Exercise input:
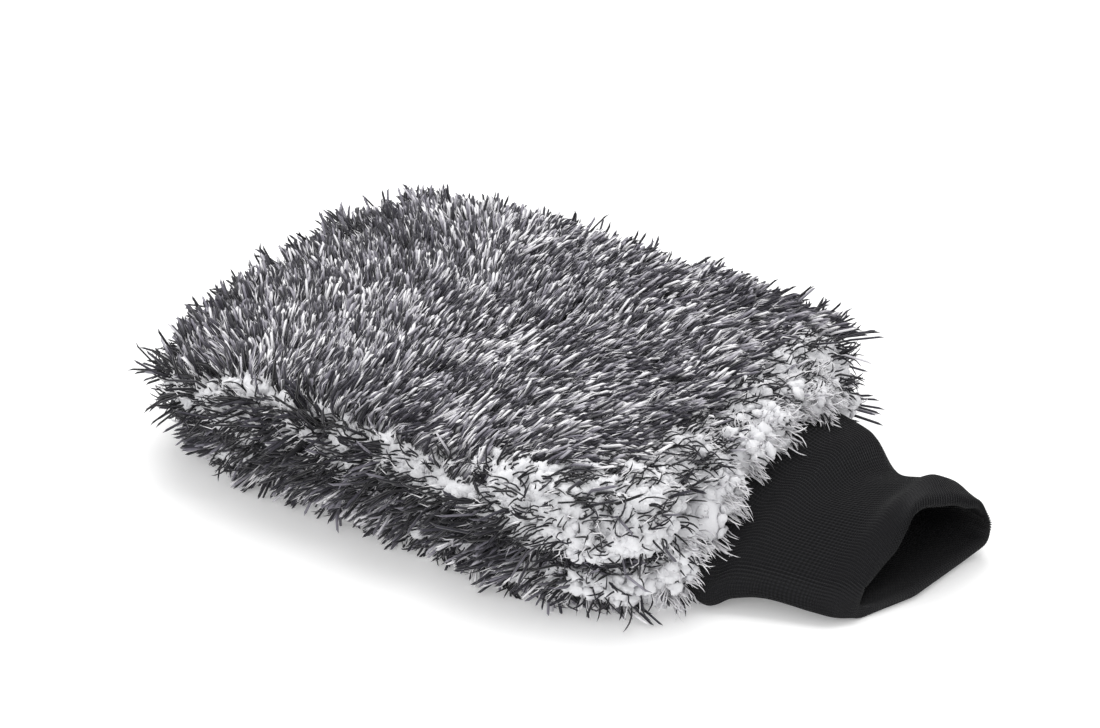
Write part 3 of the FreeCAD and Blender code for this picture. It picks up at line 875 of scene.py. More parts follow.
@dataclass
class RootField:
    """Random roots on a panel's surface, with what the groom needs to know at each."""

    place: np.ndarray
    normal: np.ndarray
    flat: np.ndarray

    @classmethod
    def scatter(cls, grid: np.ndarray, side: Side, count: int, generator: np.random.Generator) -> RootField:
        """Spread roots evenly over a grid surface, by area, at random places in its triangles.

        Args:
            grid: The surface's points, shaped (rows, columns, 3).
            side: Which panel it is, for its outward normal.
            count: How many roots.
            generator: The seeded source of random numbers.

        Returns:
            The roots with their normals and their place on the flat cloth.
        """
        rows, columns = grid.shape[:2]
        s, t = square_grid(rows, columns)
        normals = grid_normals(grid) * side.value
        quads = grid_quads(rows, columns)
        triangles = np.concatenate([quads[:, [0, 1, 2]], quads[:, [0, 2, 3]]])
        corners = grid.reshape(-1, 3)[triangles]
        edges = corners[:, 1:] - corners[:, :1]
        area = np.linalg.norm(np.cross(edges[:, 0], edges[:, 1]), axis=-1)
        total = np.cumsum(area)
        chosen = np.searchsorted(total, generator.random(count) * total[-1])
        first, second = generator.random((2, count))
        over = first + second > 1
        first, second = np.where(over, 1 - first, first), np.where(over, 1 - second, second)
        weight = np.stack([1 - first - second, first, second], axis=-1)[..., None]
        numbers = triangles[chosen]
        flat = np.stack([s, t], axis=-1).reshape(-1, 2)
        place, normal, square = ((values[numbers] * weight).sum(1)
                                 for values in (grid.reshape(-1, 3), normals.reshape(-1, 3), flat))
        return cls(place, unit(normal), cloth_place(square[:, 0], square[:, 1], side))

    def take(self, chosen: np.ndarray) -> RootField:
        """Only the chosen roots."""
        return RootField(self.place[chosen], self.normal[chosen], self.flat[chosen])


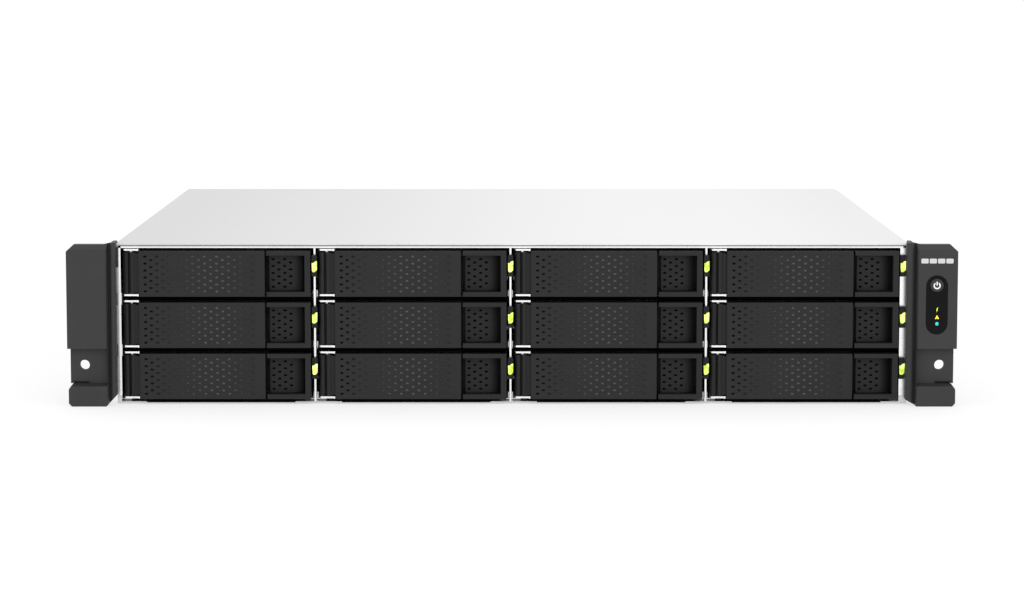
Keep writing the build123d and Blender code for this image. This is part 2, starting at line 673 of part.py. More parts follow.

Aim of the exercise:
Repeat, word for word, the lines from the opening of the material through the line containing "generator: The seeded".

Full response:
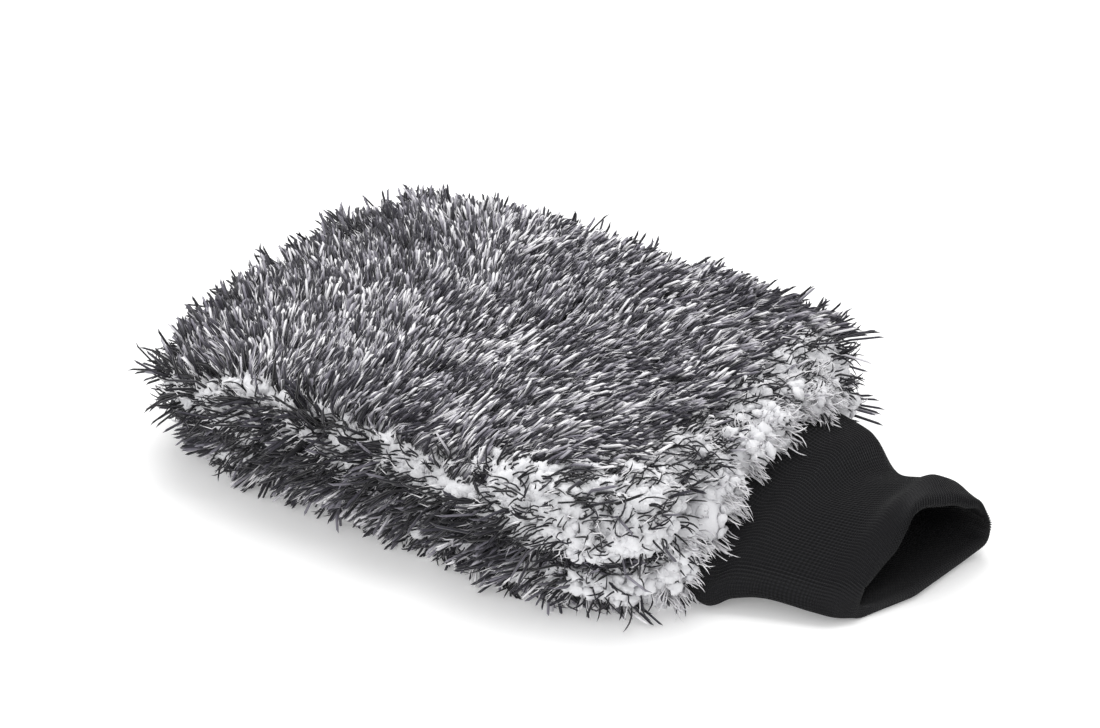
Write part 3 of the FreeCAD and Blender code for this picture. It picks up at line 875 of scene.py. More parts follow.
@dataclass
class RootField:
    """Random roots on a panel's surface, with what the groom needs to know at each."""

    place: np.ndarray
    normal: np.ndarray
    flat: np.ndarray

    @classmethod
    def scatter(cls, grid: np.ndarray, side: Side, count: int, generator: np.random.Generator) -> RootField:
        """Spread roots evenly over a grid surface, by area, at random places in its triangles.

        Args:
            grid: The surface's points, shaped (rows, columns, 3).
            side: Which panel it is, for its outward normal.
            count: How many roots.
            generator: The seeded source of random numbers.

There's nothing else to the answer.